ASEAN will have to get its act together and prepare its basic positions on how to develop confidence and security building in the region.

This entails an exhaustive list of homework: preventive diplomacy and conflict management, particularly exchanges of military information, including arms procurement plans, as well as of maritime security issues and the setting up of joint programs to monitor Asia-Pacific sea lines of communications. In addition there are the tasks of limiting weapons proliferation and nuclear non-proliferation; of disciplining population growth, of enhancing human rights, of protecting the environment, alleviating poverty, disease and illiteracy and of constructive trade and investment policies, which also means how to implement ZOPFAN and NWFZ.

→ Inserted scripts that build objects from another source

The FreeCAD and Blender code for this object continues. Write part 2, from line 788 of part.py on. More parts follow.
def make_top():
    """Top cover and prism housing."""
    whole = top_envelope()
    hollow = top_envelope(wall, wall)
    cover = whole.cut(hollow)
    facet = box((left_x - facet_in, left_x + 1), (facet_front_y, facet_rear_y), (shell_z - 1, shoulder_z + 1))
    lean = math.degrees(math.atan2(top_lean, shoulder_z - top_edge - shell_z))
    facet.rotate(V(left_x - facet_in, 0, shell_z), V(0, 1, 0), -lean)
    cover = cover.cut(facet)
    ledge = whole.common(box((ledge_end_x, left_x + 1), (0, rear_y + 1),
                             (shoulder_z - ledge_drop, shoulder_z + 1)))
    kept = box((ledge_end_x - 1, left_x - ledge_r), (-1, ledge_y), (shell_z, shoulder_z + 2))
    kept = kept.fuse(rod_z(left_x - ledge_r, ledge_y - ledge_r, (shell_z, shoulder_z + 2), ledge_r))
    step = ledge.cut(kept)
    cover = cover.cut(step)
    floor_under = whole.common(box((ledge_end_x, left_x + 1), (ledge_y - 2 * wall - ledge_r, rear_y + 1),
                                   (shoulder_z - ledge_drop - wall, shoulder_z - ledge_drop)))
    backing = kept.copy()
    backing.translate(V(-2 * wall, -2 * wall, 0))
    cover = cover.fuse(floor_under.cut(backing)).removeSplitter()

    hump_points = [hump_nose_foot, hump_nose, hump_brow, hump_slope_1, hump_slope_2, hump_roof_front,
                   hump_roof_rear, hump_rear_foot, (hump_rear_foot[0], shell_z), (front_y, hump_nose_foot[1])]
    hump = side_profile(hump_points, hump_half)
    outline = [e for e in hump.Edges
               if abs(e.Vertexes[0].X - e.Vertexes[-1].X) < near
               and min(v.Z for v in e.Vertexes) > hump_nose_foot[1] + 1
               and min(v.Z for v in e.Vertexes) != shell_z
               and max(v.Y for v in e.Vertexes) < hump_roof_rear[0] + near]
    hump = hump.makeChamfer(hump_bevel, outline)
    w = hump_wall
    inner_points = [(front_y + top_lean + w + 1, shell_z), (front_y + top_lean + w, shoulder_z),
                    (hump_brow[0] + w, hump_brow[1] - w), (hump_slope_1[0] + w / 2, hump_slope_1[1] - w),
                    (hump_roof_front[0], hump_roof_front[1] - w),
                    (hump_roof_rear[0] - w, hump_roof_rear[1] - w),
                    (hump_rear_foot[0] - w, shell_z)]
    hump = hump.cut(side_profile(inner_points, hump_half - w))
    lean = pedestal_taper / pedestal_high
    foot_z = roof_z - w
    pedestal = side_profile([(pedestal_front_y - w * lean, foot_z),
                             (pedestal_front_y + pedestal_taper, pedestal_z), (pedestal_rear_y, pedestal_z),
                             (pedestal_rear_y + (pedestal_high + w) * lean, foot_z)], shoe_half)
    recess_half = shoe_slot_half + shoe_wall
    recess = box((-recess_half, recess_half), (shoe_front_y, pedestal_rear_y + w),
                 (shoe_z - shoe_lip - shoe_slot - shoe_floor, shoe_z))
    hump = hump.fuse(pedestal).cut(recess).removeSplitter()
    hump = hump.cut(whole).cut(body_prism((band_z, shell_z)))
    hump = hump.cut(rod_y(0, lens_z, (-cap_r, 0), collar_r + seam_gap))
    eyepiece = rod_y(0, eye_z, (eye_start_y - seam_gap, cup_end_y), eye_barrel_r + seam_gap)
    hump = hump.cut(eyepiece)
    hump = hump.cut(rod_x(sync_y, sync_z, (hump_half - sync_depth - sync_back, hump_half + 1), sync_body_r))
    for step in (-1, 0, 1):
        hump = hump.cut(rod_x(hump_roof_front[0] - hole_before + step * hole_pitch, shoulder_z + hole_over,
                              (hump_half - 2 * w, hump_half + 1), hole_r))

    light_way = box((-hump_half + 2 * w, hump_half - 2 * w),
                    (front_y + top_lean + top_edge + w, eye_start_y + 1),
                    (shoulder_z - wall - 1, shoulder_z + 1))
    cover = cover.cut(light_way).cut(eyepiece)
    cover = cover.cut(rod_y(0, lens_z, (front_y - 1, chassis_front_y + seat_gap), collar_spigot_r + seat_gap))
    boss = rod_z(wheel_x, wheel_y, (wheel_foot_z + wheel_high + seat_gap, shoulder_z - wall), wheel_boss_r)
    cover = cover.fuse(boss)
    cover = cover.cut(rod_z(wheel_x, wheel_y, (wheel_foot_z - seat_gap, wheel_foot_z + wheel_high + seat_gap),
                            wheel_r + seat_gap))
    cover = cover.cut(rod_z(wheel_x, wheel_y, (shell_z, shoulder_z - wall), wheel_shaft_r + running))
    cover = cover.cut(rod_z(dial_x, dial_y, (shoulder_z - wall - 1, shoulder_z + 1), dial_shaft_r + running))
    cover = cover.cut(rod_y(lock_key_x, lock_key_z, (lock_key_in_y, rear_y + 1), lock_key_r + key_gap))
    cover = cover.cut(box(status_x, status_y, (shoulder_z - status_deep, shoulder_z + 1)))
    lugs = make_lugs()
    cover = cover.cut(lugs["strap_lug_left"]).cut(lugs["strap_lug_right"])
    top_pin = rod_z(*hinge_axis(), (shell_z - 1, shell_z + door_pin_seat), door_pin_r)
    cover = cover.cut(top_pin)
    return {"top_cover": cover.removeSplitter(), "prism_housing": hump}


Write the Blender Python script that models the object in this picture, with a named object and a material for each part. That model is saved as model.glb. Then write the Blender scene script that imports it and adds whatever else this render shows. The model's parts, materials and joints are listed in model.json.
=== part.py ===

ASEAN will really have to proceed to shorten the transitional period of creating a free trade area from 15 to 10 years, and to include agriculture and services into the CEPT if it is to make optimal use of the World Trade Organization which is to succeed GATT at the beginning of next year.

ASEAN's experience has shown that intra-regional trade can only flourish as long as extra-regional trade thrives. AFTA will have to be developed against the background of worldwide trade liberalization.

Member countries will have to continue their deregulation processes and reform their economies. They will have to continue restructuring their industries and harmonize their investment policies and thus improve the regional investment climate and develop industrial selectivity.

The first set of measures will ensure the sustenance of ASEAN's remarkable economic performance. The second is to prevent income and welfare losses in the traditional industrial zones, which may produce strong resistance in some countries, or some segments of the economy.

The writer is a senior researcher at the Indonesian Institute of Sciences (LIPI).